[Mesa-dev] [PATCH] radeonsi: add cs tracing v2

Tue Mar 26 10:44:22 PDT 2013

Am 26.03.2013 18:02, schrieb Jerome Glisse:
> On Tue, Mar 26, 2013 at 12:40 PM, Marek Olšák <maraeo at gmail.com> wrote:
>> On Tue, Mar 26, 2013 at 3:59 PM, Christian König
>> <deathsimple at vodafone.de> wrote:
>>> Am 26.03.2013 15:34, schrieb Marek Olšák:
>>>
>>>> Speaking of si_pm4_state, I think it's a horrible mechanism for
>>>> anything other than constant state objects (create/bind/delete
>>>> functions). For everything else (set/draw functions), you want to emit
>>>> directly into the command stream. It's not so different from the bad
>>>> state management which r600g used to have (which is now gone). If you
>>>> have to call malloc or calloc in a set_* or draw_* function, you're
>>>> doing it wrong. Are there plans to change it to something more
>>>> efficient (e.g. how r300g and r600g emit non-CSO states right now), or
>>>> will it be like this forever?
>>>
>>> Actually I hoped that r600g sooner or later moves into the same direction
>>> some more. The fact that we currently need to malloc every buffer indeed
>>> sucks badly, but that is still better than mixing packet generation with
>>> driver logic.
>> I don't understand the last sentence. What mixing? The set_* and
>> draw_* commands are supposed to be executed immediately, therefore
>> it's reasonable and preferable to write to the CS directly. Having any
>> intermediate storage for commands is a waste of time and space.
> I agree here, i don't think uncached bo for command stream on new hw
> would bring huge perf increase, probably will just be noise.
>
>>> Also I don't think that emitting directly into the command stream is such a
>>> good idea, we sooner or later want that buffer to be a buffer allocated in
>>> GART memory. And under this condition it is better to build up the commands
>>> in a (heavily cached) system memory and then memcpy then to the destination
>>> buffer.
>> AFAIK, GART memory is cached on non-AGP systems, but even uncached
>> access shouldn't be a big issue, because the access pattern is
>> sequential and write-only. BTW, I have talked about emitting commands
>> into a buffer object with Dave and he thinks it's a bad idea due to
>> the map and unmap overhead. Also, we have to disallow writing to
>> certain unsafe registers anyway.
>>
>> Marek
> I think Christian is thinking about new hw > cayman where we can skip
> register checking because of vm and hardware register checking (the hw
> CP checks that register in the user IB is not one of the privilege
> register and block write and throw irq if so). On this kind of hw you
> can have cmd stream in bo and don't do the map/unmap.
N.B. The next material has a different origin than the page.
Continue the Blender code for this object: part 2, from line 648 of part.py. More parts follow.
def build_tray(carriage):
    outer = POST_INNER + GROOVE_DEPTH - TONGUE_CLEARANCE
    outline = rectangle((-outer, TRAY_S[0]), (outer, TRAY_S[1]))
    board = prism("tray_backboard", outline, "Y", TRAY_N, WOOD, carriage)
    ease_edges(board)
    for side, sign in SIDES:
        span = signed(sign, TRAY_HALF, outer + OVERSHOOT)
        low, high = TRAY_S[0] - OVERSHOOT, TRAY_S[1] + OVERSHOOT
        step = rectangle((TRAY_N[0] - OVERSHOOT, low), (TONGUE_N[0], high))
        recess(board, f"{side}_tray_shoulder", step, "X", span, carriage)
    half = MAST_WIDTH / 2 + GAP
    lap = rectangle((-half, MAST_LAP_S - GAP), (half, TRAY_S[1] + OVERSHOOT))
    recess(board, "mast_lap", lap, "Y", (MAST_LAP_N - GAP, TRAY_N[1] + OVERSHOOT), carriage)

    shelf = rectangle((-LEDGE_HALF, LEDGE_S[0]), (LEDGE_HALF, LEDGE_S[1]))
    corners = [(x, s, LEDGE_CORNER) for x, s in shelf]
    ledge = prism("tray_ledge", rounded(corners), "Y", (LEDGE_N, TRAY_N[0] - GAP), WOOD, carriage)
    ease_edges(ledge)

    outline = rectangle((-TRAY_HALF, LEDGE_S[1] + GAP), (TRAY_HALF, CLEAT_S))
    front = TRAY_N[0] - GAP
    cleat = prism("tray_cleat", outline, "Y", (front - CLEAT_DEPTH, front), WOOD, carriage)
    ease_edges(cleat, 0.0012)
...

Yes indeed, and my plan is to avoid the copying by referencing the state 
directly with indirect buffer commands. That should also make thinks 
like queries and predicated rendering a bit more simpler (think of PM4 
subroutine calls).

The problem on SI is that for embedded data and const IBs you need to 
patch up the buffer quite a bit after it is written (at least if I 
understand them correctly). But Marek is quite right that this only 
counts for state objects and makes no sense for set_* and draw_* calls 
(and I'm currently thinking how to avoid that and can't come up with a 
proper solution). Anyway it's definitely not an urgent problem for radeonsi.

I still think that writing into the command buffers directly (e.g. 
without wrapper functions) is a bad idea, cause that lead to mixing 
driver logic and packet building in r600g. For example just try to 
figure out how the relocation in NOPs work by reading the source (please 
keep in mind that one of the primary goals why AMD is supporting this 
driver is to give a good example code for customers who want to 
implement that stuff on their own systems).

Christian.

> Cheers,
> Jerome
>